The collected samples were analysed for major and trace elements. Lithium concentrations ranged from 13 to 263 mg/kg in rock samples, with several exhibiting values well above the shale average. The mineralogical composition was identified through XRD analysis, while SEM-EDS imaging revealed micro-scale mineralogical and chemical zonations. Selected samples underwent further investigation using LA-ICP-MS, revealing significant micro-scale lithium variability, with concentrations reaching up to 700 mg/kg in phyllosilicate-rich micro-layers. These enriched layers were strongly associated with boron, potassium, aluminium, and iron, in contrast to bordering carbonate-rich layers, which systematically showed lower lithium contents.

Isotope analysis of boron (δ¹¹B), strontium (⁸⁷Sr/⁸⁶Sr), and lithium (δ⁷Li) provided additional insights into the origin of the formations and suggested the potential involvement of multiple provenances. In this regard, a lithium isotope purification and analysis protocol was developed for MC-ICP-MS at the Radiogenic and Unconventional Stable Isotopes Laboratory at IGG-CNR. Leaching experiments conducted on the most Li-rich sample, using various solutions (deionised water, NaCl, CaCl₂, and HCl) and different temperatures, showed the behaviour of Li release from the solid phase, with a significant release occurring during the initial hours of interaction that demonstrated the importance of early-stage water-rock interaction processes.

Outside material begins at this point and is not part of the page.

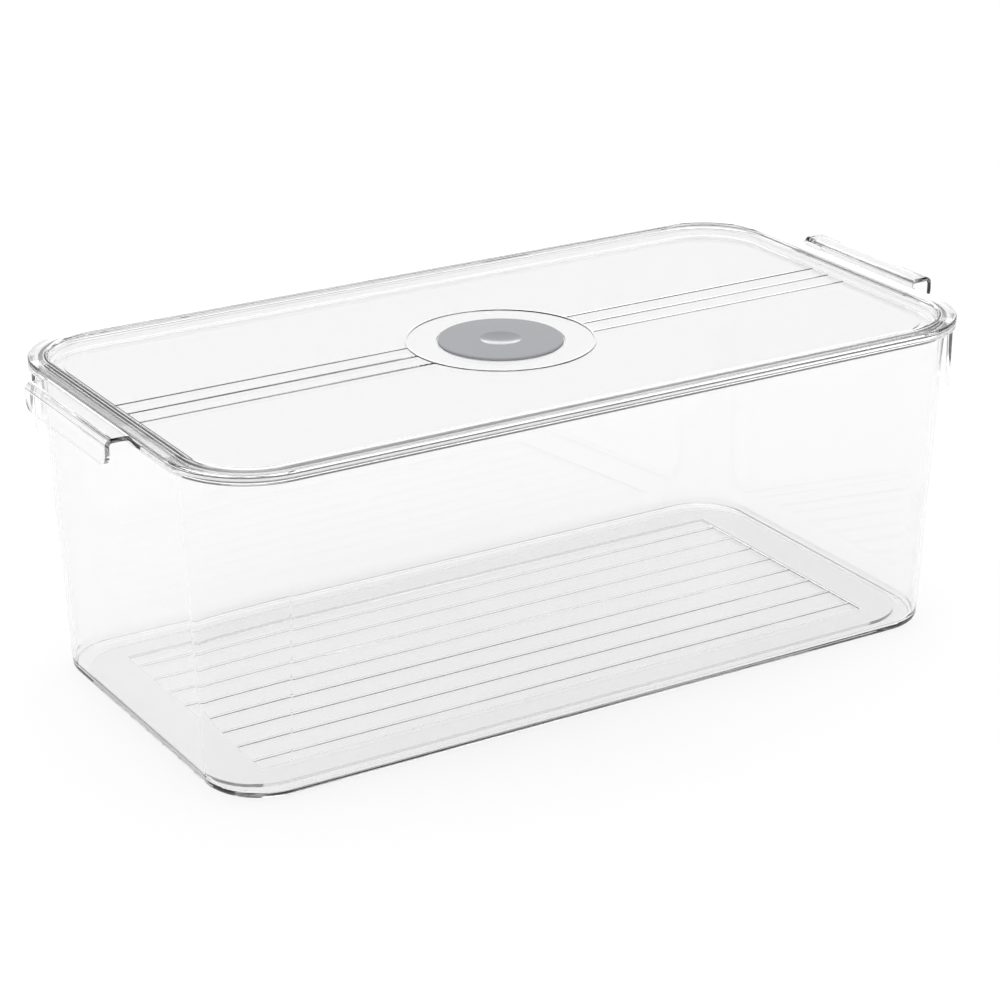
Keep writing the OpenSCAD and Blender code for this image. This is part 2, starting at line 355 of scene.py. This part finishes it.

This research is part of a PhD project funded by the European ITINERIS Project. The results could provide a fundamental basis for understanding the sources and mechanisms influencing lithium distribution in the sedimentary basins of the Northern Apennines and in other similar geological settings. Meeting the goals outlined by the EU in the Critical Raw Materials Act (CRMA 2024), this study could promote interest in the sustainable exploration of lithium resources and DLE techniques.